══ Data shown ══

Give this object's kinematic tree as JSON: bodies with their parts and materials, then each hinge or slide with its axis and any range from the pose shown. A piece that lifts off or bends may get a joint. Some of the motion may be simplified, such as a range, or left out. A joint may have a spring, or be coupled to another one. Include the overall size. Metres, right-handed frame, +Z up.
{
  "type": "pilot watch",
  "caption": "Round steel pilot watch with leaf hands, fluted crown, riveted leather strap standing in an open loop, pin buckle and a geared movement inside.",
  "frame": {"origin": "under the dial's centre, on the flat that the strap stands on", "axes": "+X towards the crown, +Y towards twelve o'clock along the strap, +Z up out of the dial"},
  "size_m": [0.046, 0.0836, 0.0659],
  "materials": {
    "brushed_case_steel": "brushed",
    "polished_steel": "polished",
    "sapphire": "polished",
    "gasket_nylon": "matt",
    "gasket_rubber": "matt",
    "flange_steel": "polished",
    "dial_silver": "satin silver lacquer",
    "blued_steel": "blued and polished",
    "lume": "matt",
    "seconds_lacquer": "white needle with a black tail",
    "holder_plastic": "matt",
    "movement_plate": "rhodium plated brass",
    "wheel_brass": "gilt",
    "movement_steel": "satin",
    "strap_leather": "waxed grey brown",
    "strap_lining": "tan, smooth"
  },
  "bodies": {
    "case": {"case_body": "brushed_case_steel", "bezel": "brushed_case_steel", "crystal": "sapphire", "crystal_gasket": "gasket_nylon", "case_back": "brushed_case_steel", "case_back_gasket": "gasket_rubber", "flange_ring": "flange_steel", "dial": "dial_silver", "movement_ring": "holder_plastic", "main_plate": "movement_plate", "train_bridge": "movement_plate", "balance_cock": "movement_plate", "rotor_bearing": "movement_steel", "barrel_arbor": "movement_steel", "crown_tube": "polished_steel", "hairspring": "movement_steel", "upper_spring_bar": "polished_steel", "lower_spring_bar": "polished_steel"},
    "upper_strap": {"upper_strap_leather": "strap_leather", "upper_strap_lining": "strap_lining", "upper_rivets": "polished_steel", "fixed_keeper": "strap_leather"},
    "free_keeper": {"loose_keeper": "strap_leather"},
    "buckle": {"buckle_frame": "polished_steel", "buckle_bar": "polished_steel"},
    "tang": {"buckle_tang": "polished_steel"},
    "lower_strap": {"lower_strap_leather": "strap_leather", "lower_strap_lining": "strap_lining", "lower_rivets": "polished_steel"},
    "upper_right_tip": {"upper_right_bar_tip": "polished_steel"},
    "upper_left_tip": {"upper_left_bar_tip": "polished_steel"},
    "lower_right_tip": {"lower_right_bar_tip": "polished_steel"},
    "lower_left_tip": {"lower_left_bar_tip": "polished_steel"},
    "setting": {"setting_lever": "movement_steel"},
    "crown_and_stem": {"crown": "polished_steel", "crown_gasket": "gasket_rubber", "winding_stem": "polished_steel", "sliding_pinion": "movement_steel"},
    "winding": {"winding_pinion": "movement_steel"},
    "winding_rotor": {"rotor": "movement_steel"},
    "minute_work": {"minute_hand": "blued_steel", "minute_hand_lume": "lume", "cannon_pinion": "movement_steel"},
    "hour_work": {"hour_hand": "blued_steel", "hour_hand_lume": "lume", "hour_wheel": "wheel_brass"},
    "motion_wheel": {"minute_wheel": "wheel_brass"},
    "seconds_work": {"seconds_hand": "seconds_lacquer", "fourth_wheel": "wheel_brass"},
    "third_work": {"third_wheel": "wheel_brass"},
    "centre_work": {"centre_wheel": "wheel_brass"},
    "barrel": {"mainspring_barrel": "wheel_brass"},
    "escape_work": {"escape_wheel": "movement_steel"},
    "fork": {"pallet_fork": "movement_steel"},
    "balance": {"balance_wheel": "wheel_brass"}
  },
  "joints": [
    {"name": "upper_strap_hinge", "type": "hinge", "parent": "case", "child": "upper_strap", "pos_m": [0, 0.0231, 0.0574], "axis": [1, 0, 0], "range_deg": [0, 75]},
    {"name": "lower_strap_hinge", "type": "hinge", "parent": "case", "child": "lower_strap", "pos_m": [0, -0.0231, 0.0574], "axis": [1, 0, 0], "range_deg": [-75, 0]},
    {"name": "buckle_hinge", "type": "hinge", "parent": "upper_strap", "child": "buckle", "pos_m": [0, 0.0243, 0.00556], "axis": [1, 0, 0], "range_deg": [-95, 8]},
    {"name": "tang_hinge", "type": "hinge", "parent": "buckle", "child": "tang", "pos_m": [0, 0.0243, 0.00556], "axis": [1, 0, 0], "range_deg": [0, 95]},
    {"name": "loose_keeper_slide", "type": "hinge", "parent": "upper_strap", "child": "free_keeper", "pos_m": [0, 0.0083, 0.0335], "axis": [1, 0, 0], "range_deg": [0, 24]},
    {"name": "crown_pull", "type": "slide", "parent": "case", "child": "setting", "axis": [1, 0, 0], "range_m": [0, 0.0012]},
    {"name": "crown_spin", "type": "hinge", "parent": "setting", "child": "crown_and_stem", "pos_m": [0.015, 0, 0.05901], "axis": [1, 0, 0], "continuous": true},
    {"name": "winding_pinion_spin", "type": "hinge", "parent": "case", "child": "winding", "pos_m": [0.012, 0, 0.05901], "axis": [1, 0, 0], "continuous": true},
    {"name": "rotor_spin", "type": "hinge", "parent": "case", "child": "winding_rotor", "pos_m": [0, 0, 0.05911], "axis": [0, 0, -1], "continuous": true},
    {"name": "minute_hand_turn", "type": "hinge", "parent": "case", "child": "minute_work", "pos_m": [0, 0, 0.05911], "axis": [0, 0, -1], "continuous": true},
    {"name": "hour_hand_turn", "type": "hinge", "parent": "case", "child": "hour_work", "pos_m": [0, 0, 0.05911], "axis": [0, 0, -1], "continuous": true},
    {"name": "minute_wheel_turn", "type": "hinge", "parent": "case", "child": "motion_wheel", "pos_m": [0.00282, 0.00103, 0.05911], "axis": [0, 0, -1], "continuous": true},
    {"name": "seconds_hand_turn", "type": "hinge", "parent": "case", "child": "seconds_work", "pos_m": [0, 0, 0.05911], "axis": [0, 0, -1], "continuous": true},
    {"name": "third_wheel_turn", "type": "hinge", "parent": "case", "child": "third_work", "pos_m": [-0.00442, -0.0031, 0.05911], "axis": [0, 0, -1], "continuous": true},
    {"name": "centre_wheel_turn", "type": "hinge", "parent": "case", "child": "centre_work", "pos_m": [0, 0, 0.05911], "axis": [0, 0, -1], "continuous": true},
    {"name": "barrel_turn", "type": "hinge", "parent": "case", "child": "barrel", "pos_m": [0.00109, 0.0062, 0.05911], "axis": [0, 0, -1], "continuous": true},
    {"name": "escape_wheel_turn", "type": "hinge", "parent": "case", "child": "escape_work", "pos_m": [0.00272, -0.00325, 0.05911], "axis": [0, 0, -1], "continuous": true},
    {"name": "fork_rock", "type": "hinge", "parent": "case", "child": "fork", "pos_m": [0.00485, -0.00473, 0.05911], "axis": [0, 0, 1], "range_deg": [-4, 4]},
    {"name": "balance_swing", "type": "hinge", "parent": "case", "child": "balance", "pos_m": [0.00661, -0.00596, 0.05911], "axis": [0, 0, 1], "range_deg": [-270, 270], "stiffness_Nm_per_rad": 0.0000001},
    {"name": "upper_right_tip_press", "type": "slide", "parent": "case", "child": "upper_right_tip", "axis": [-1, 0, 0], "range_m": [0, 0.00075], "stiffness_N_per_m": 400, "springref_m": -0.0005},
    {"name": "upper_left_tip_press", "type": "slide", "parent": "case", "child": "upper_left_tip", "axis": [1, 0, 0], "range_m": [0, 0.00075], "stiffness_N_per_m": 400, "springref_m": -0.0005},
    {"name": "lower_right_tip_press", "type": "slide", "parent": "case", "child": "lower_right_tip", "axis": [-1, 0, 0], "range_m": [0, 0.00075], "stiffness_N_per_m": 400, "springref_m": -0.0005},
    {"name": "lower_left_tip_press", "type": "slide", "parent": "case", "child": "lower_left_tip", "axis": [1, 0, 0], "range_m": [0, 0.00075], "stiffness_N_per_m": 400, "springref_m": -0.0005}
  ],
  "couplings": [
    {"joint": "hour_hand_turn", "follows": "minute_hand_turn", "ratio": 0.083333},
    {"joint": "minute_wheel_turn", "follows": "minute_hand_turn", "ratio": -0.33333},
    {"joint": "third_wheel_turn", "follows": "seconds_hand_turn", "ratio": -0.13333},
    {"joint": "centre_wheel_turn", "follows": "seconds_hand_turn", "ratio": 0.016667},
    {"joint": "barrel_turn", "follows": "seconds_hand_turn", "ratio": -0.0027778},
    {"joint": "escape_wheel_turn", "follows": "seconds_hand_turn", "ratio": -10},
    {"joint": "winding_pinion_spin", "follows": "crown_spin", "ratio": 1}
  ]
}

═══

What you will do: Work out how many lines above contain the word "materials". Give only the number.

Response: 2